Affidavit provides details of charges against Clark
Woman being brought back to Brown County to face charges of practicing medicine without a license
By Steve Hinnefeld,
Herald-Times Staff Writer
NASHVILLE Hulda Clark told an undercover state investigator that he was infected with the AIDS virus and said she could "kill the virus within three minutes," according to a 1993 affidavit filed in Brown Circuit Court.
Clark, 70, was on her way back to Indiana Tuesday to face charges that she practiced medicine without a license from her home on Coffey Lane in Nashville.
She was arrested Sept. 20 in San Diego and was jailed for 12 days before Brown County sheriff's deputies started driving her back, her attorney said.
The former Brown County woman's case has drawn national and international attention in the world of alternative medicine, with some of her defenders suggesting Indiana's law on medical licensing is overly broad.
But James Oliver, the Brown County prosecutor who asked to have Clark returned to Indiana to face trial, said the issue is whether Clark violated state law.
"This case is not about alternative medicine or whether Hulda Clark's treatments are effective," Oliver said Tuesday. "This case is about an unlicensed individual diagnosing and treating patients.
"Only licensed physicians are permitted to diagnose and treat patients in Indiana," Oliver said.
Practicing medicine without a license is a Class C felony in Indiana, punishable by two to eight years in prison.
Clark was charged in August 1993 as a result of an investigation by the Indiana attorney general's office and the Indiana State Department of Health, according to a probable-cause affidavit.
The affidavit was filed by Amy Huffman, a deputy attorney general who investigated the case with Karl Milhon, an investigator with the state health department.
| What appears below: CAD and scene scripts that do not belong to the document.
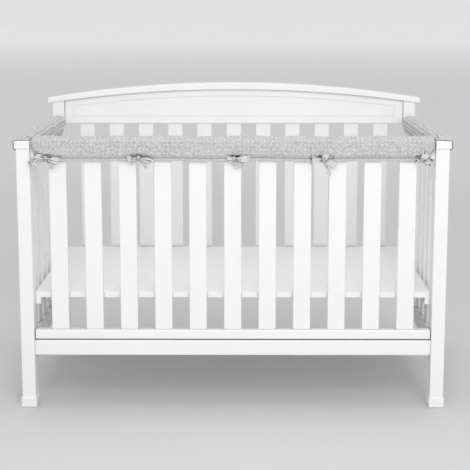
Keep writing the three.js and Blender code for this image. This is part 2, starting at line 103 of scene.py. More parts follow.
# ---------------------------------------------------------------- meshes
def sheet_end_faces(count):
    """Quads over the end of a ring that runs out along one side of a sheet and back along the other."""
    return [[i, i + 1, count - 2 - i, count - 1 - i] for i in range(count // 2 - 1)]


def loft(rings, end_faces=None):
    """Points and faces of a closed surface skinned over rings (rings, count, 3). Both ends get the end
    faces, or one face each, and the whole is turned inside out if its volume comes out negative."""
    number, count, _ = rings.shape
    r, c = np.meshgrid(np.arange(number - 1) * count, np.arange(count), indexing="ij")
    d = (c + 1) % count
    faces = np.stack([r + c, r + d, r + count + d, r + count + c], axis=-1).reshape(-1, 4).tolist()
    last = (number - 1) * count
    for face in end_faces or [list(range(count))]:
        faces += [face[::-1], [last + i for i in face]]
    points = rings.reshape(-1, 3)
    corners = points[np.array([face[:4] for face in faces[:(number - 1) * count]])] - points.mean(axis=0)
    volume = np.einsum("ij,ij->", corners[:, 0], np.cross(corners[:, 1], corners[:, 2]) + np.cross(
        corners[:, 2], corners[:, 3]))
    if volume < 0:
        faces = [face[::-1] for face in faces]
    return points, faces


def join(parts):
    """One list of points and faces from several."""
    points, faces, offset = [], [], 0
    for part_points, part_faces in parts:
        points.append(part_points)
        faces += [[i + offset for i in face] for face in part_faces]
        offset += len(part_points)
    return np.concatenate(points), faces


def piece(name, shape, finish, nodes=()):
    """A smooth mesh object from points in millimetres and faces. It rides on the crib, takes the given finish
    and stands for the nodes, which it hides."""
    points, faces = shape
    mesh = bpy.data.meshes.new(name)
    mesh.from_pydata((points * MM).tolist(), [], faces)
    mesh.polygons.foreach_set("use_smooth", np.ones(len(mesh.polygons), dtype=bool))
    mesh.materials.append(finish)
    made = link(name, mesh)
    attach(made, "root")
    if nodes:
        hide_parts(*nodes)
    return made


def add_uv(made, uv):
    """Gives the mesh a UV map, in metres, from one pair of millimetre values for each point."""
    mesh = made.data
    corner = np.empty(len(mesh.loops), dtype=np.int32)
    mesh.loops.foreach_get("vertex_index", corner)
    mesh.uv_layers.new(name="cloth").data.foreach_set("uv", (uv[corner] * MM).ravel().astype(np.float32))


def add_values(made, name, values):
    """Stores one number for each point under a name that a material can read."""
    made.data.attributes.new(name, "FLOAT", "POINT").data.foreach_set("value", values.astype(np.float32))


# ---------------------------------------------------------------- shader groups
class Nodes:
    """Short calls for building a node tree: each makes one node and returns an output of it."""

    def __init__(self, tree):
        self.tree = tree

    def make(self, kind, inputs=(), output=0, **settings):
        node = self.tree.nodes.new("ShaderNode" + kind)
        for key, value in settings.items():
            setattr(node, key, value)
        self.feed(node, inputs)
        return node.outputs[output]

    def feed(self, node, inputs):
        """Links or sets the node's inputs."""
        for key, value in dict(inputs).items():
            if isinstance(value, bpy.types.NodeSocket):
                self.tree.links.new(value, node.inputs[key])
            else:
                node.inputs[key].default_value = value

    def group(self, tree, inputs):
        """One use of a shader group: returns its outputs by name."""
        node = self.tree.nodes.new("ShaderNodeGroup")
        node.node_tree = tree
        self.feed(node, inputs)
        return node.outputs

    def math(self, operation, a, b=0.0, c=0.0):
        return self.make("Math", {0: a, 1: b, 2: c}, operation=operation)

    def noise(self, vector, scale, detail=2.0, roughness=0.5):
        return self.make("TexNoise", {"Vector": vector, "Scale": scale,
                                      "Detail": detail, "Roughness": roughness})

    def remap(self, value, low, high, to_low=0.0, to_high=1.0):
        """Takes low..high to to_low..to_high smoothly, and holds it there outside."""
        return self.make("MapRange", {0: value, 1: low, 2: high, 3: to_low, 4: to_high},
                         interpolation_type="SMOOTHSTEP")

    def stretch(self, vector, scale):
        return self.make("Mapping", {"Vector": vector, "Scale": scale})

    def shade(self, colour, factor):
        """A colour multiplied by a number."""
        return self.make("VectorMath", {0: colour, 3: factor}, operation="SCALE")

    def value(self, name):
        """A number stored on the mesh under this name."""
        return self.make("Attribute", output=2, attribute_name=name)


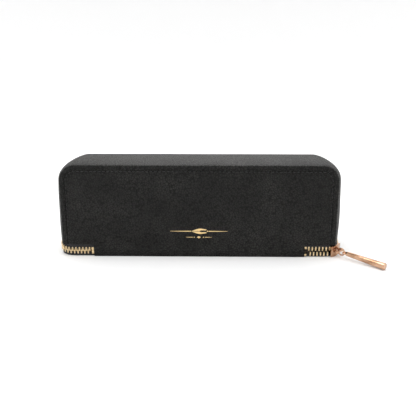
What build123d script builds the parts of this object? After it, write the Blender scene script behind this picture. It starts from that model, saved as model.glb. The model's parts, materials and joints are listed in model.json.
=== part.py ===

Huffman is now married to Oliver, who took office as Brown County prosecutor in January.
The affidavit says Huffman and Milhon went to Clark's office to check out a complaint about her treatment of AIDS patients. Milhon claimed he was a bisexual man who had learned a former partner was HIV-positive. Huffman posed as a friend.
Milhon signed a disclaimer form that said Clark was not a physician and that she used vitamins, minerals and herbs in nutritional therapy, the affidavit says. It says Clark used an electronic device to test Milhon and told him he tested positive for the AIDS virus, but not for cancer.
Huffman said she recorded the conversation with a hidden tape recorder. Her statement says Clark, referring to Milhon's HIV infection, said: "We'll have you cleared up in less than two weeks and I don't know of anybody else who can do that. And I can guarantee it, in fact. A money-back guarantee if you want."
The affidavit says Clark claimed to have "treated about 70 (HIV) patients and haven't had a single failure."
It says she sent Milhon directly to an Indianapolis lab for a blood test for HIV antigens. When he and Huffman returned, Clark received an "urgent" phone call and left, saying she needed to speak to her attorney.
When Clark returned to the office, she asked the investigators if they were from the state health department, and Milhon said he was, the affidavit says. Clark urged Milhon to see a doctor because of his HIV-positive status. She said what she had told the investigators earlier had been a "mistake."
While the investigation took place in May 1993, the charges weren't filed by then-prosecutor Ben Hoff III until three months later. By that time, Clark had left the state.
But Clark didn't go into hiding. She published books titled The Cure for All Cancers and The Cure for All Diseases. She espoused her theories that cancer is caused by parasites and pathogens and that it can be treated with herbal therapy and low-level electrical charges. And she saw patients at a clinic in Tijuana, Mexico, across the border from San Diego, officials said.
Clark, who has a doctorate in physiology but hasn't claimed to be a medical doctor, lived in Brown County for about six years, friends said. She was well known in the Bloomington-Nashville alternative health community as a nutritional consultant.
Bev Ohneck-Holly, a Bloomington clinical nurse specialist in private mental-health practice, said she knew several people who consulted with Clark in the late 1980s and early 1990s.
"I knew of her when I worked at the mental health center a few years ago," she said. "Her name was kind of like a household word in that a number of people who worked there went to her."
Monroe County resident Patty Mosora said she took her son to see Clark when he was in the fourth grade because he was hyperactive. Clark didn't diagnose the child but provided herbal treatments, including tincture of black walnut, wormwood and cloves. And he got markedly better, Mosora said.
Mosora said she was disappointed when Clark left the state in 1993. "I'd be glad to have her come back, not to be charged but to practice," she said.
Steve Dillin, an Indianapolis attorney who represents Clark, said he's mystified about why the charges are being pursued at this time. He said Clark was jailed in California with no access to reading materials, and now she's being subjected to a long car ride back to Indiana in the company of two sheriff's deputies.
Dillin said Indiana's medical licensing law, which prohibits anyone but a physician from maintaining an office to receive people suffering from disease, pain "or other conditions of body or mind" would appear to allow prosecution of all sorts of people.
"It seems to me a bit broad. And she's such a sweet older lady," he said of Clark. "I hate to see how she's being treated."